In a landmark decision, the U.S. Securities and Exchange Commission (SEC) approved multiple spot Ethereum Exchange-Traded Funds (ETFs) in May 2024. This approval marked a significant shift in the regulatory landscape, signaling a growing acceptance of Ethereum as a legitimate investment vehicle. The approved ETFs include offerings from financial giants such as BlackRock, Fidelity, VanEck, Grayscale, Bitwise, ARK 21Shares, Invesco Galaxy, and Franklin Templeton. This diverse array of issuers underscores the broad institutional interest in Ethereum and its underlying technology.

The approval process was notably smoother compared to the contentious path of Bitcoin ETFs. Unlike the prolonged legal battles that preceded Bitcoin ETF approvals, Ethereum ETFs received the SEC’s nod with relatively less resistance. This development suggests a maturing regulatory approach towards cryptocurrencies, potentially paving the way for future crypto-based financial products.

Market Response: Ethereum’s Price Trajectory Post-Approval

Following the SEC’s approval, Ethereum’s market performance exhibited notable volatility. Initially, the announcement spurred a surge in Ethereum’s price, reflecting investor optimism about increased institutional participation and the legitimization of Ethereum as an asset class. However, this bullish momentum was tempered by market corrections, as investors digested the implications of the new ETFs and broader market dynamics.

As of October 15, 2025, Ethereum’s price stands at $4,098.55, with an intraday high of $4,203.06 and a low of $3,959.06. This price point reflects a 3.477% increase from the previous close, indicating a resilient upward trend despite market fluctuations. The introduction of Ethereum ETFs has undeniably contributed to this growth, providing a regulated avenue for both institutional and retail investors to gain exposure to Ethereum.

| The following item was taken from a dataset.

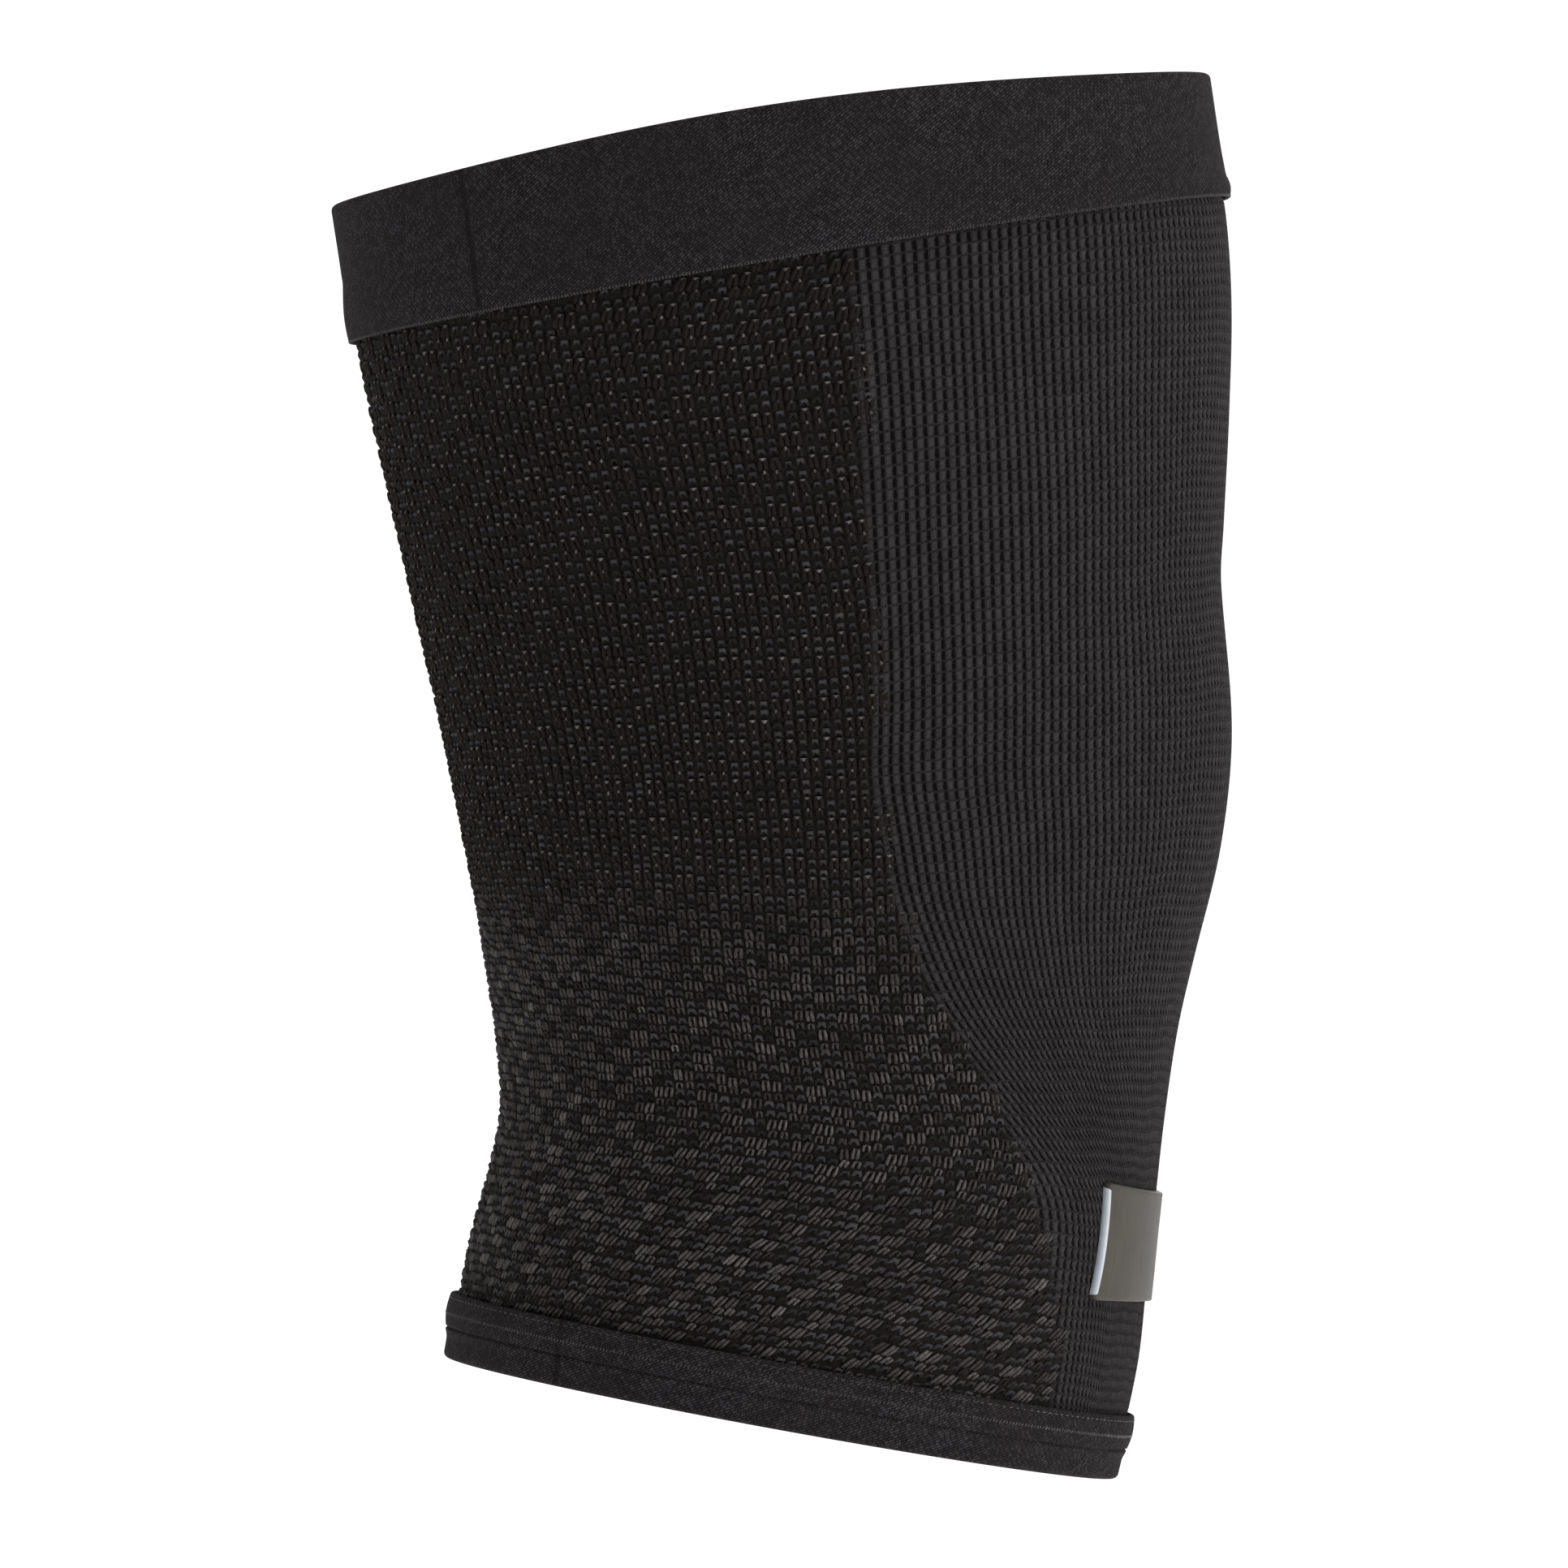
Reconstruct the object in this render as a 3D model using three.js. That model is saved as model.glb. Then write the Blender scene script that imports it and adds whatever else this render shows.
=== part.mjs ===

Staking and ETFs: Navigating Regulatory Constraints

One of the critical aspects of the Ethereum ETFs is the exclusion of staking from their operations. Staking, a process where investors lock up their Ethereum holdings to support network operations and earn rewards, has been a contentious issue. The SEC’s approval came with the stipulation that these ETFs would not engage in staking activities. This decision aligns with the SEC’s cautious stance on staking services, which it has previously scrutinized as potential unregistered securities offerings.

The exclusion of staking from Ethereum ETFs has implications for investors seeking yield-generating opportunities. While the ETFs provide exposure to Ethereum’s price movements, they do not offer the additional returns associated with staking. This limitation may influence investor strategies, particularly for those interested in the income-generating potential of staking.

Broader Implications: Setting the Stage for Future Crypto ETFs

The approval of Ethereum ETFs is not just a milestone for Ethereum but also sets a precedent for the broader cryptocurrency market. It reflects a growing recognition of digital assets within traditional financial systems and may open the door for ETFs based on other cryptocurrencies. The SEC’s decision indicates a willingness to engage with the evolving crypto landscape, provided that products meet regulatory standards and address investor protection concerns.

However, the path forward is not without challenges. Regulatory bodies continue to grapple with the complexities of digital assets, including issues related to market manipulation, custody, and the classification of various tokens. The Ethereum ETF approval is a step towards clarity, but ongoing dialogue between regulators, issuers, and the crypto community will be essential to navigate the future of crypto-based financial products.